I'm guessing here that raws[[1]] is the serialized record batch and raws[[2]] is the serialized schema? nanoarrow has an IPC reader but it hasn't been wired up in the R package yet. Until it has, I'm not sure it can help you here!

gaborcsardi commented 9 months ago

@paleolimbot What exactly do you mean by "IPC reader"? Does that basically mean reading the data from a socket?

Maybe we could do something simple, like writing all the data out to disk, and then reading it from there?

meztez commented 9 months ago

Could we push directly to a nanoarrow object instead of doing this C++ vector push to R raws to arrow table?

I'm thinking pushing directly into a nanoarrow object could save some time?

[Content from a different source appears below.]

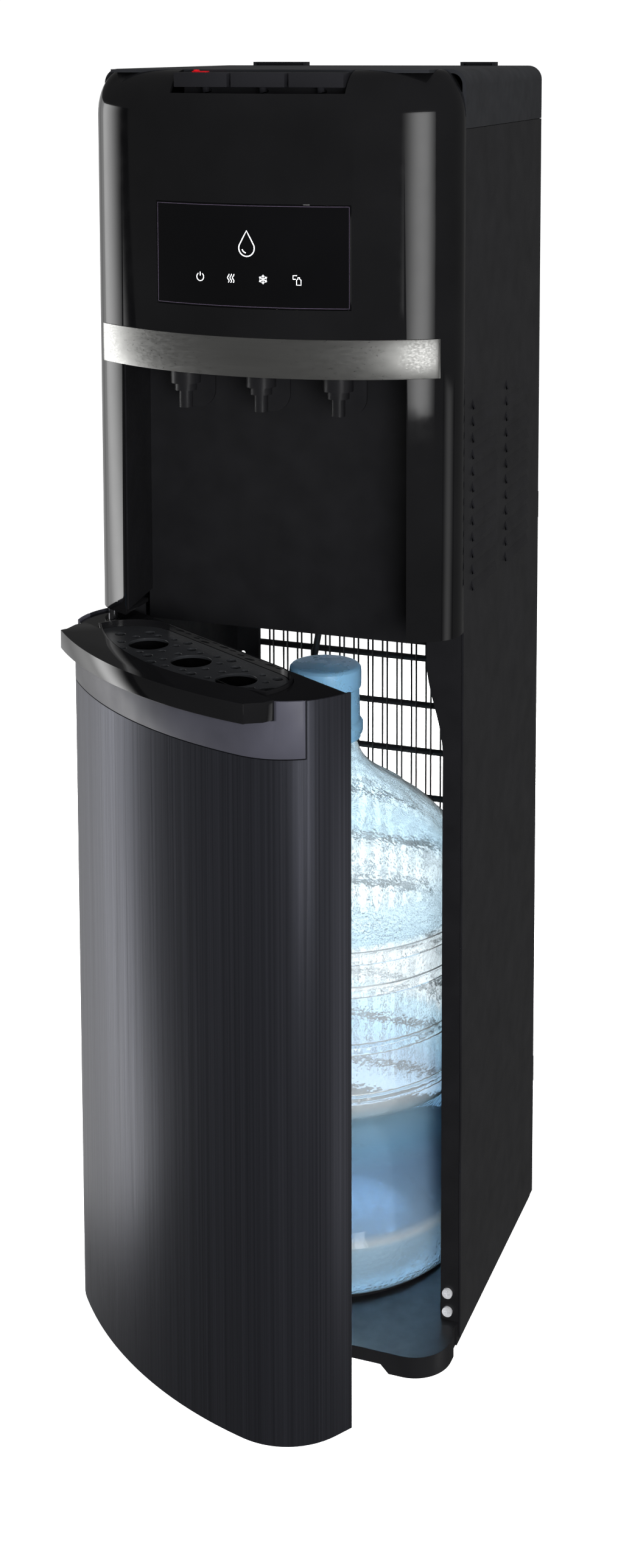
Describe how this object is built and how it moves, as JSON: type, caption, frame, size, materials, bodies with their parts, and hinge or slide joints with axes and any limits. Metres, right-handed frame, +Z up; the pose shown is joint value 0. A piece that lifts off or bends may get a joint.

Do we need arrow to convert back into a R data.frame?

meztez commented 9 months ago

Until arrow is back on CRAN, I think we will have to hold. https://win-builder.r-project.org/incoming_pretest/bigrquerystorage_1.0.0_20240217_202902/Debian/00check.log https://github.com/apache/arrow/issues/39806

paleolimbot commented 9 months ago

Sorry I missed the ping!

What exactly do you mean by "IPC reader"?

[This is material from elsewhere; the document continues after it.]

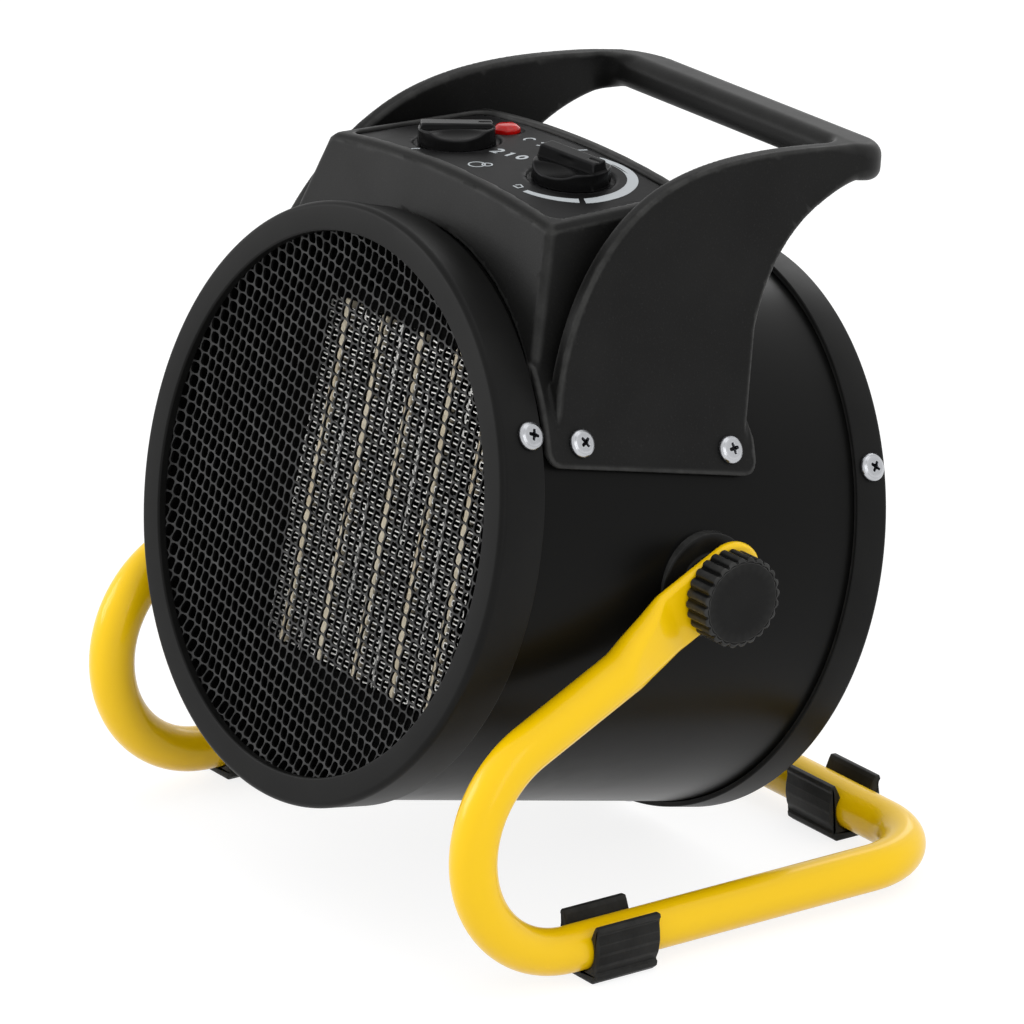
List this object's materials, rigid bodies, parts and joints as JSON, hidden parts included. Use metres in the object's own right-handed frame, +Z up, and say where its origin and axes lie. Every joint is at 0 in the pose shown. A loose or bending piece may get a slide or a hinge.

I believe that "IPC" (which can be used for inter-process communication, like via a socket, but works anywhere you might want to stream a table from a server to a client) is the format that you are currently using the arrow package to read (because when I browsed the code I saw a RecordBatchStreamReader). In order to use nanoarrow to replace that bit of code, I (or somebody) would need to add a binding for nanoarrow (C)'s "ArrowIpcArrayStreamReader". The Python version of that is here: https://github.com/apache/arrow-nanoarrow/pull/388 .

Could we push directly to a nanoarrow object

It seems like your input here is a fully downloaded raw vector of the entire stream. When the IPC reader has R bindings, that would give you a nanoarrow_array_stream, on which you could call as.data.frame(). Technically you wouldn't have to materialize the bytes in advance (you could stream the input).

Until arrow is back on CRAN, I think we will have to hold.

I also had trouble submitting a small nanoarrow patch because it had arrow in Suggests 🙁

paleolimbot commented 9 months ago

I gave the implementation in R a go, which should make it into the next release in the next two months or so ( https://github.com/apache/arrow-nanoarrow/pull/390 ). You should be able to nanoarrow::read_nanoarrow(bqs_ipc_stream(...)) |> as.data.frame() (no pressure).

gaborcsardi commented 8 months ago

In the meanwhile, it seems like arrow is back on CRAN [1], so we can also submit the current version, and then later switch to nanoarrow.

[1] https://fosstodon.org/deck/@nic_crane@mastodon.social/111981942640349340

meztez commented 8 months ago

In the meanwhile, it seems like arrow is back on CRAN [1], so we can also submit the current version, and then later switch to nanoarrow.

[1] https://fosstodon.org/deck/@nic_crane@mastodon.social/111981942640349340

Let's hope third time is the charm.

meztez commented 8 months ago

Thanks, on its way to CRAN.

Best, Benjamin Altmann